歌会始、両陛下“コロナ収束への祈り”歌に
3月26日、新型コロナウイルスの影響で延期されていた新年恒例の「歌会始の儀」が皇居で開催されました。両陛下が詠まれた歌のポイントを、長年、皇室取材に携わってきた日本テレビ客員解説委員の井上茂男さんに聞きました。
■天皇陛下、「祈る」の言葉に込められた思いと願い
「歌会始」は、天皇皇后両陛下や皇族方が臨まれたほか、一般公募から選ばれた入選者が出席して、「実」というお題で行われました。宮殿内で初めてアクリル板やフェースシールドが使われ、入選者の1人は福井県からオンラインでの参加となりました。
天皇陛下は、「人々の願ひと努力が実を結び 平らけき世の到るを祈る」と、世界中の人が大きな試練に直面していることに心を痛めつつ、感染症の収束を願う気持ちを詠まれました。
皇后さまは、「感染の収まりゆくをひた願ひ 出で立つ園に梅の実あをし」と、青く育った梅の実を見て、感染拡大で日常が大きく変わった中でも、変わらない自然の営みの力を感じたことを感慨深く詠まれました。
――両陛下の歌にどういったことを感じられましたか?
天皇陛下も、皇后雅子さまも、共にコロナの収束を祈り、願う歌でした。陛下の歌は「祈る」という言葉がポイントだと思います。上皇后さまが皇室の役割について、「皇室は祈りでありたい」と話されたことがあります。その言葉の意味について、1990年、陛下の妹の黒田清子さん、当時の紀宮さまが初めて臨んだ記者会見で、「これはある事柄や事態に対して、それがどのように説かれていくのが最も良いかということを決めるのは、国民の英知であって、皇室はひたすらにそのことに関して良かれと、祈り続ける役目を負うということを表しております」と説明しています。
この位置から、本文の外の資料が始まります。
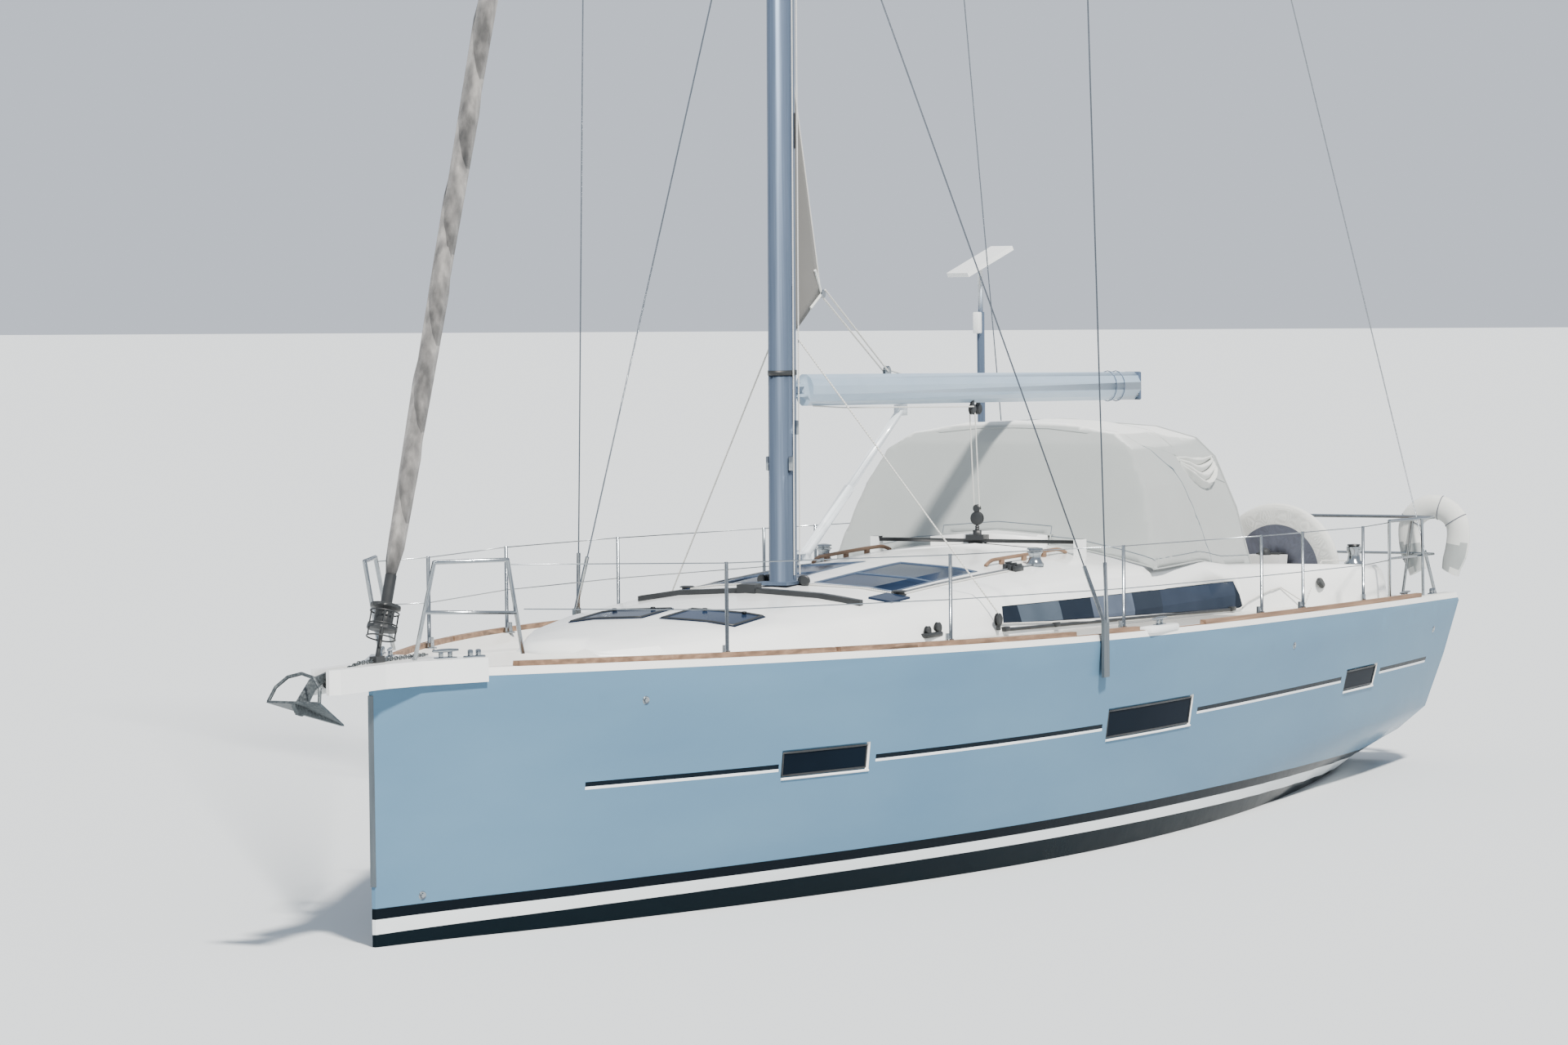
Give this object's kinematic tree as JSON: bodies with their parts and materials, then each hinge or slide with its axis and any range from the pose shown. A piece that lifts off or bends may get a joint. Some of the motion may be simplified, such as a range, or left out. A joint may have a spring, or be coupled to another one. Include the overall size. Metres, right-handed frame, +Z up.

黒田さんの言葉を踏まえると、陛下の歌にある「祈る」はただ祈るのではなく、「ひたすらよかれと祈り続ける」ということだと思いますし、歌が「祈る」で終わっているところに、陛下の並々ならぬ思い、願いを感じました。
――私たちも実際に陛下や皇族方にお目にかかる機会はありませんが、「祈る」という言葉を聞くと、私たちにとってもより身近に感じられますね。
■“行う意義”を重視、天皇3代に受け継がれる稲作
――今後の皇室の活動で注目はどういったことでしょうか?
天皇陛下の稲作に注目しています。陛下は4月6日、皇居で稲のお手まき(種もみをまいて苗を作る作業)をされました。天皇の稲作は、1927年(昭和2年)、昭和天皇が農家の苦労を知るために田植えと稲刈りを始めました。平成になって、上皇さまが、種もみをまく作業を加えられました。“伝統ある行事はそのままの形を残していくことが大事だけれども、田植えのように新しい行事はそれを行う意義を重視したい”という考えからで、今の陛下も意義を感じて種もみまきから始められたと思います。コロナ禍にあっても、こうした行事は皇居で静かに行われています。皇后さまの養蚕と共に、伝統を大事にされる姿勢がうかがえ、お二人の取り組みに注目しています。
【井上茂男(いのうえ・しげお)】
日本テレビ客員解説委員。皇室ジャーナリスト。元読売新聞編集委員。1957年生まれ。読売新聞社で宮内庁担当として天皇皇后両陛下のご結婚を取材。警視庁キャップ、社会部デスクなどを経て、編集委員として雅子さまの病気や愛子さまの成長を取材した。著書に『皇室ダイアリー』(中央公論新社)、『番記者が見た新天皇の素顔』(中公新書ラクレ)。